Formosan Association for Public Affairs
- Official logo of FAPA
- Formation: February 14, 1982; 44 years ago Los Angeles, California, U.S.
- Headquarters: Washington, D.C., U.S.
- President: Su-Mei Kao
- Website: fapa.org

= Formosan Association for Public Affairs =

Advocacy group for Taiwan independence

The Formosan Association for Public Affairs (FAPA; 台灣人公共事務會 (台湾人公共事务会)) is a Washington, D.C.–based nonprofit organization that seeks to build worldwide support for Taiwan independence. Its name "Formosan" refers to Taiwan's historical name of "Formosa", and its 44 chapters seek to advance the interests of Taiwanese people and communities around the world.

==History==
Established in 1982 in Los Angeles, California, FAPA subsequently moved its headquarters to Washington, D.C. The organization provides U.S. policymakers, the media, scholars and the general public with information on issues related to Taiwan.

==Goals==
- Promote international support for the right of the people of Taiwan to establish an independent and democratic sovereign state, and to join the international community.
- Advance the rights and interests of Taiwanese communities throughout the world.
- Promote peace and security for Taiwan.
- To promote relations and cooperation between Taiwan and the United States.
- To protect the right of self-determination for the people of Taiwan.

==FAPA Young Professional Group==
FAPA Young Professional Group is an affiliate organization primarily targeted at second-generation Taiwanese-Americans who are generally in their 20s and 30s. Their goals, which parallel those of FAPA, are:

- To promote international recognition for the right of the people of Taiwan to establish an independent and democratic country and to join the international community.
- To advance the rights and interests of Taiwanese communities throughout the world.
- To promote peace and security for Taiwan.
- To provide young proponents of Taiwan with the knowledge and skills necessary for grassroots advocacy on Taiwan's behalf.

YPG hosts an annual national conference in DC, during which participants visit their Congressional representatives to voice concerns about the US-Taiwan relationship, as well as regional events throughout the year.

==International branches==

===Canada===
The Formosan Association for Public Affairs Canada (FAPA Canada) is a non-profit organization based in Toronto.
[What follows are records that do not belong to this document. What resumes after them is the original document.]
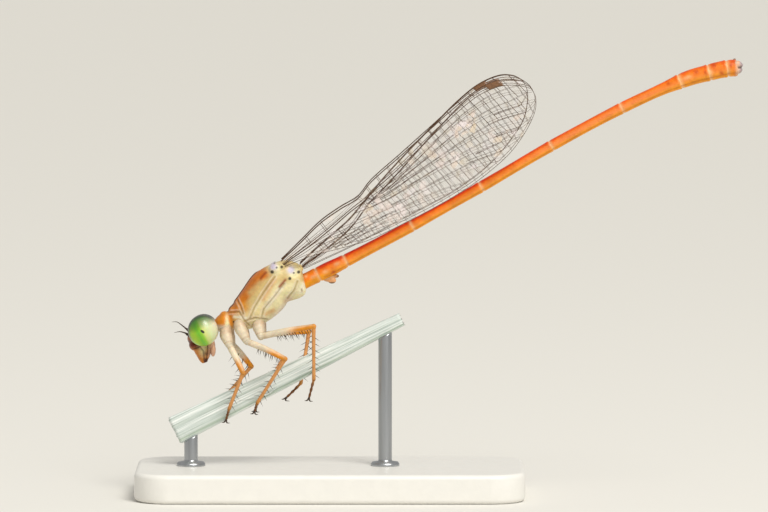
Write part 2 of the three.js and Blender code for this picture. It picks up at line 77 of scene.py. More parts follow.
# Prothorax: x, z, half height above, half height below, half width
PROTHORAX_STATIONS = (
    (-7.16, 10.46, 0.16, 0.16, 0.2),
    (-7.06, 10.5, 0.3, 0.34, 0.36),
    (-6.86, 10.56, 0.48, 0.52, 0.56),
    (-6.62, 10.62, 0.62, 0.6, 0.68),
    (-6.42, 10.68, 0.72, 0.6, 0.7),
    (-6.2, 10.72, 0.62, 0.5, 0.6),
    (-5.9, 10.74, 0.4, 0.4, 0.4),
)

# Abdomen: joints between the ten rings with the diameter there, and each ring's waist
ABDOMEN_JOINTS = (
    (-1.6, 13.21, 0.93),
    (-0.74, 13.64, 0.93),
    (0.99, 14.51, 0.82),
    (5.06, 16.67, 0.74),
    (9.32, 19.07, 0.71),
    (13.64, 21.6, 0.71),
    (17.96, 23.92, 0.72),
    (21.54, 25.56, 0.95),
    (23.33, 26.11, 1.05),
    (24.44, 26.36, 1.07),
    (25.08, 26.4, 0.98),
)
ABDOMEN_WAISTS = (0.93, 0.96, 0.75, 0.66, 0.67, 0.68, 0.71, 1.01, 1.06, 1.05)

# Legs: hip, trochanter, knee, ankle and claws, each x, y, z
LEGS = {
    "front_left": ((-6.42, -0.6, 10.0), (-6.2, -0.9, 9.35), (-5.34, -1.75, 7.73),
                   (-6.22, -1.05, 5.42), (-6.42, -0.84, 4.68)),
    "middle_left": ((-5.56, -0.72, 10.5), (-5.1, -1.05, 9.6), (-2.75, -2.2, 8.63),
                    (-4.48, -1.1, 5.8), (-4.66, -0.84, 5.2)),
    "hind_left": ((-4.4, -0.72, 10.55), (-4.25, -1.05, 9.9), (-0.99, -2.3, 10.64),
                  (-0.99, -1.3, 7.28), (-1.3, -0.96, 6.03)),
    "front_right": ((-6.3, 0.6, 10.0), (-6.08, 0.9, 9.25), (-4.91, 1.9, 7.78),
                    (-6.23, 1.1, 6.28), (-6.54, 0.86, 5.6)),
    "middle_right": ((-5.49, 0.72, 10.4), (-5.14, 1.05, 9.4), (-2.9, 2.2, 8.25),
                     (-4.4, 1.1, 5.92), (-4.6, 0.86, 5.3)),
    "hind_right": ((-4.33, 0.72, 10.5), (-4.2, 1.05, 9.8), (-1.33, 2.3, 9.92),
                   (-1.82, 1.2, 6.8), (-2.7, 0.96, 6.0)),
}

# Wings
WING_PAIRS = {
    "fore": {"base": (-2.9, 14.38), "pitch": 33.3, "root_y": 0.86, "rest_y": 1.22, "settle": 1.2,
             "length": 18.7},
    "hind": {"base": (-1.73, 14.2), "pitch": 37.0, "root_y": 0.5, "rest_y": 0.4, "settle": 2.4,
             "length": 17.72},
}
WING_EDGES = {
    "fore": {
        "leading": ((0.0, 0.2), (1.6, 0.5), (3.3, 0.84), (4.8, 0.9), (6.1, 0.86), (7.4, 1.27),
                    (9.7, 1.6), (12, 1.95), (14, 2.25), (16, 2.42), (17.4, 2.15), (18.3, 1.55),
                    (18.66, 0.9), (18.7, 0.45)),
        "trailing": ((0.0, -0.2), (1.6, -0.5), (3.3, -1.05), (5, -1.6), (6.5, -1.85), (7.8, -2),
                     (9.6, -2.2), (11.9, -2.3), (13.8, -2.2), (15.5, -1.92), (17, -1.34),
                     (18.1, -0.65), (18.6, 0.0), (18.7, 0.45)),
    },
    "hind": {
        "leading": ((0.0, 0.2), (1.3, 0.33), (2.6, 0.42), (4.1, 0.55), (5.8, 0.95), (7.5, 1.35),
                    (9.7, 1.75), (12, 2.1), (13.8, 2.35), (15.4, 2.4), (16.7, 2.1), (17.4, 1.6),
                    (17.7, 1.05), (17.72, 0.75)),
        "trailing": ((0.0, -0.2), (1.4, -0.5), (2.9, -0.82), (4.6, -1.1), (6.4, -1.36), (8, -1.62),
                     (10, -1.92), (12, -2), (13.6, -1.85), (15.2, -1.45), (16.4, -0.96),
                     (17.25, -0.2), (17.62, 0.35), (17.72, 0.75)),
    },
}

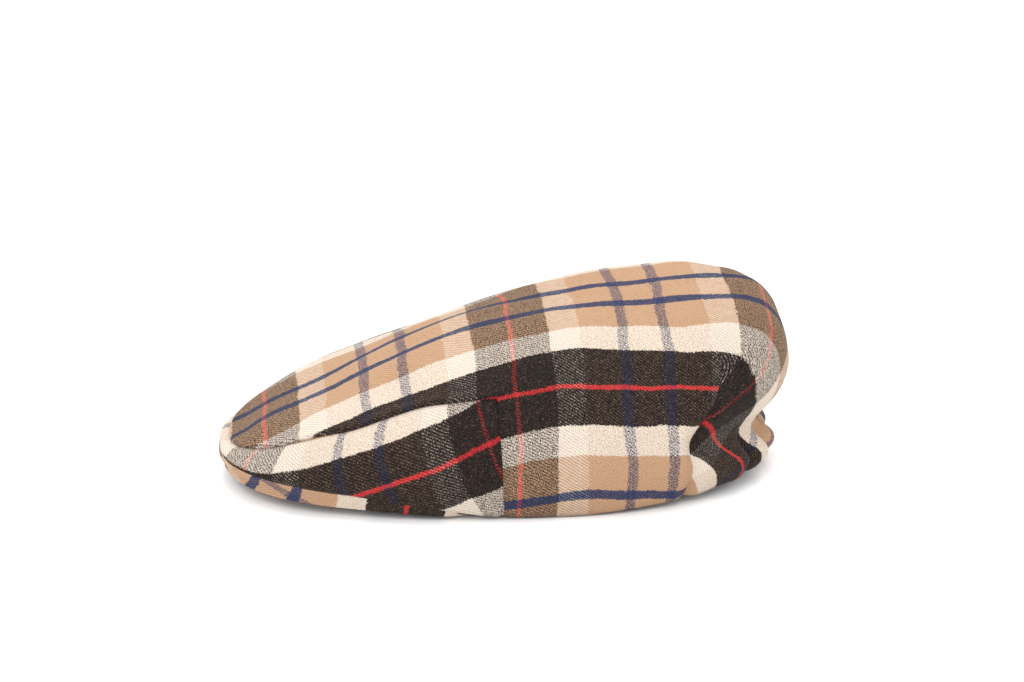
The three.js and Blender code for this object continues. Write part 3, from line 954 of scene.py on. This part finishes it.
# ---- Stage, camera and light -----------------------------------------------------------
# lengths in metres, lens and sensor in millimetres; the camera's azimuth is from the
# wearer's left, negative towards the peak, and its shift, in frame widths, sets the cap a
# little to the left of the frame's middle and below it
FLOOR_REACH = 8.0
CAMERA_TARGET, CAMERA_DISTANCE = (0, 0, 0.045), 1.151
CAMERA_ELEVATION, CAMERA_AZIMUTH = 21.8, -5.4
LENS, SENSOR, LENS_SHIFT = 85, 36, (0.009766, 0.033203)
LIGHT_TARGET = (0, 0, 0.05)


def stage():
    """A pale, flat floor that reaches far past the cap on every side."""
    corners = [(-1, -1), (1, -1), (1, 1), (-1, 1)]
    mesh = bpy.data.meshes.new("floor")
    mesh.from_pydata([(x * FLOOR_REACH, y * FLOOR_REACH, 0) for x, y in corners], [],
                     [(0, 1, 2, 3)])
    paint = bpy.data.materials.new("pale floor")
    paint.use_nodes = True
    shader = paint.node_tree.nodes["Principled BSDF"]
    shader.inputs["Base Color"].default_value = (0.93, 0.93, 0.93, 1)
    shader.inputs["Roughness"].default_value = 0.9
    shader.inputs["Specular IOR Level"].default_value = 0.0
    mesh.materials.append(paint)
    floor = bpy.data.objects.new("floor", mesh)
    bpy.context.scene.collection.objects.link(floor)


def camera():
    """A long lens from the wearer's left, a little above and ahead of the side."""
    elevation, azimuth = np.radians(CAMERA_ELEVATION), np.radians(CAMERA_AZIMUTH)
    back = np.array([np.sin(azimuth) * np.cos(elevation),
                     -np.cos(azimuth) * np.cos(elevation), np.sin(elevation)])
    right = np.array([np.cos(azimuth), np.sin(azimuth), 0])
    up = np.cross(back, right)
    lens = bpy.data.cameras.new("camera")
    lens.lens, lens.sensor_width = LENS, SENSOR
    lens.shift_x, lens.shift_y = LENS_SHIFT
    lens.clip_start, lens.clip_end = 0.05, 20
    place = np.array(CAMERA_TARGET) + back * CAMERA_DISTANCE
    holder = bpy.data.objects.new("camera", lens)
    holder.matrix_world = (Matrix.Translation(place)
                           @ Matrix(np.stack([right, up, back], axis=1)).to_4x4())
    bpy.context.scene.collection.objects.link(holder)
    bpy.context.scene.camera = holder


def area_light(name, place, size, watts):
    """A square soft light at place, facing the cap."""
    light = bpy.data.lights.new(name, "AREA")
    light.energy, light.size = watts, size
    lamp = bpy.data.objects.new(name, light)
    lamp.location = place
    lamp.rotation_euler = (Vector(LIGHT_TARGET) - Vector(place)).to_track_quat("-Z", "Y").to_euler()
    bpy.context.scene.collection.objects.link(lamp)


def surroundings():
    """Even white light from all round, and colours shown as they are."""
    world = bpy.data.worlds.new("studio")
    world.use_nodes = True
    background = world.node_tree.nodes["Background"]
    background.inputs["Color"].default_value = (1, 1, 1, 1)
    background.inputs["Strength"].default_value = 1.35
    bpy.context.scene.world = world
    bpy.context.scene.view_settings.view_transform = "Standard"


stage()
camera()
area_light("key", (-0.9, -1.3, 1.7), size=1.2, watts=15)
area_light("top", (0.1, 0.4, 2.0), size=1.6, watts=22)
surroundings()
FAPA Canada aims to promote the sovereignty of Taiwan in Canada and across the world. The current president of FAPA Canada is Dr. Harry Chen.

FAPA Canada was established originally as a chapter of the United States Formosan Association for Public Affairs in
1984, but was transformed into an independent organization in 1993. FAPA Canada takes an active role in
cultivating a good relationship with the Parliament of Canada; encouraging Canada-Taiwan political, economical,
and cultural exchanges; and informing politicians and policy makers about the aspirations of the Taiwanese people.

Recent activities of FAPA Canada include letter writing campaigns to
Canadian Members of Parliament and press releases supporting
Taiwan's sovereignty in the international arena.
It has also succeeded in publishing letters to the editor in several Canadian newspapers.

===Europe===
The Formosan Association for Public Affairs Europe (FAPA Europe) is a non-profit organization based in Freiburg, Mainz, and Athens. FAPA Europe aims to promote the sovereignty of Taiwan in Europe and across the world. It was established in 2007, and was inspired by FAPA USA. The current chairperson of FAPA Europe is Jenny Hsieh.

FAPA Europe operates in three languages: English, French, and German.

The organization has had several letters to the editor published in various European newspapers. It also distributes the occasional press release, and has posted a number of online articles.